Tomorrow (28 July) is World Hepatitis Day, drawing attention to hepatitis and the effect it can have on those infected.
Did you know?
- There are 354 million people living with hepatitis B or C globally.
- 90% of people living with viral hepatitis are unaware that they have it.
- Globally 3,000 people die each day from liver disease caused by viral hepatitis.
Hepatitis is a disease that causes inflammation to the liver, affecting how it functions. The liver processes nutrients, filters blood and fights infection. The main cause of hepatitis is a viral infection.
There are several types of hepatitis. Some people will recover without serious problems, but it can become chronic, causing scarring of the liver, loss of liver function and in some cases, liver cancer.
- Hepatitis A – viral, caused when food and drink is contaminated with poo from an infected person: uncommon in the UK.
- Hepatitis B – viral, spread by the blood and other bodily fluids of those infected.
- Hepatitis C – viral, spread blood to blood, most commonly by sharing needles used to inject drugs, or thorough contaminated blood transfusions or contaminated tattooing or medical equipment.
- Hepatitis D – viral. Hepatitis D develops if the person already has hepatitis B. It is spread through blood and sexual contact.
- Hepatitis E – viral, most common of the acute hepatitis in the UK. Associated with the consumption of raw or undercooked meat and shellfish. Generally mild and short term.
- Alcoholic hepatitis, caused by excessive alcohol consumption.
- Autoimmune hepatitis which is rare and where the immune system attacks and damages the liver.
The NHS is committed to eliminating hepatitis C as a major public health issue in England, ahead of the World Health Organisation’s goal to eliminate viral hepatitis as a public health threat by 2030. While significant progress is being made to reduce the number of people with hepatitis C, more needs to be done to prevent new infections and reinfections.
Many people across England may have hepatitis C without knowing. Sharing toothbrushes, shaving equipment, getting tattoos abroad, having unprotected sexual intercourse and injecting drugs are just some of the ways people can contract hepatitis C. To reach the goal of eliminating hepatitis C more people need to be tested.
In April, a free hepatitis C testing portal was launched. If you are over the age of 18 you can order a free and confidential home test for hepatitis C. This is an at home, self-sample test taking a few drops of blood from your finger. If found positive for hepatitis C, you can be treated and cured.
Marie Francis, Clinical Nurse Specialist for Hepatology, spoke to us about hepatitis and the events taking place for World Hepatitis Day.
“As hepatitis C is often caught by sharing needles, we work closely with organisations that provide services to people who inject drugs, such as Change Grow Live and other local services. We visit local facilities and offer support, in the form of testing and access to treatment.

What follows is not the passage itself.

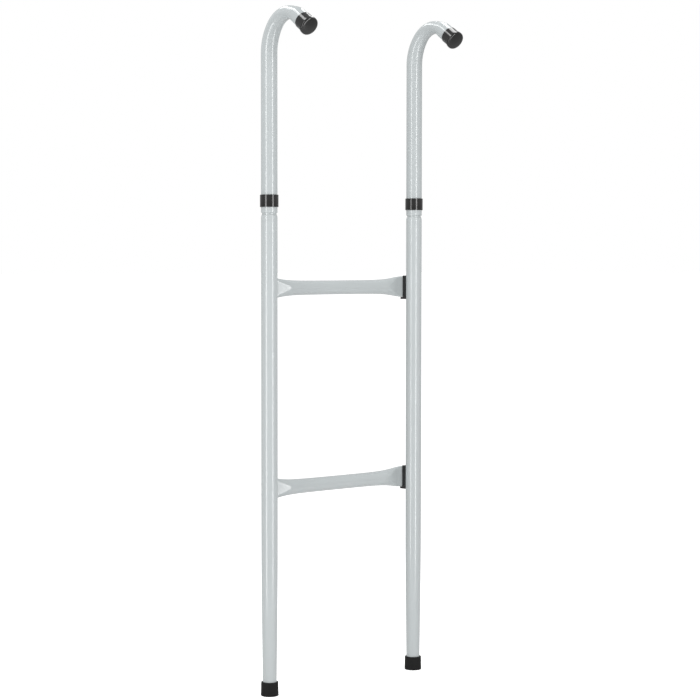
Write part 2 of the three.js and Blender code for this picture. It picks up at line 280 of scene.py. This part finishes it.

We have two nurses and an outreach worker from the Hepatitis C Trust working across Eastbourne, Hastings and Rye. We have four clinics through the week at Eastbourne District General Hospital and Conquest Hospital along with the community clinics. We are very flexible and can respond very quickly to people who contact us directly.”
“We also do outreach clinics in homeless centres such as Seaview in St Leonards and Safe Haven women’s and men’s centres in Hastings,” continues Marie. “We also visit probation services and hostels. In Eastbourne, we visit the Matthew 25 Mission and Salvation Army services, where some of our vulnerable service users might be.
“This week we have been at Lift House in Eastbourne and Thrift House in Hastings, offering advice and treatment for those infected with hep B and C, and next month we are due to start a mobile clinic which will allow us to run clinics in areas not already covered by existing services, particularly in rural areas. We offer testing for hepatitis B, C and HIV, and we can also do fibroscans, a type of ultrasound to measure inflammation in your liver, in our mobile clinic.”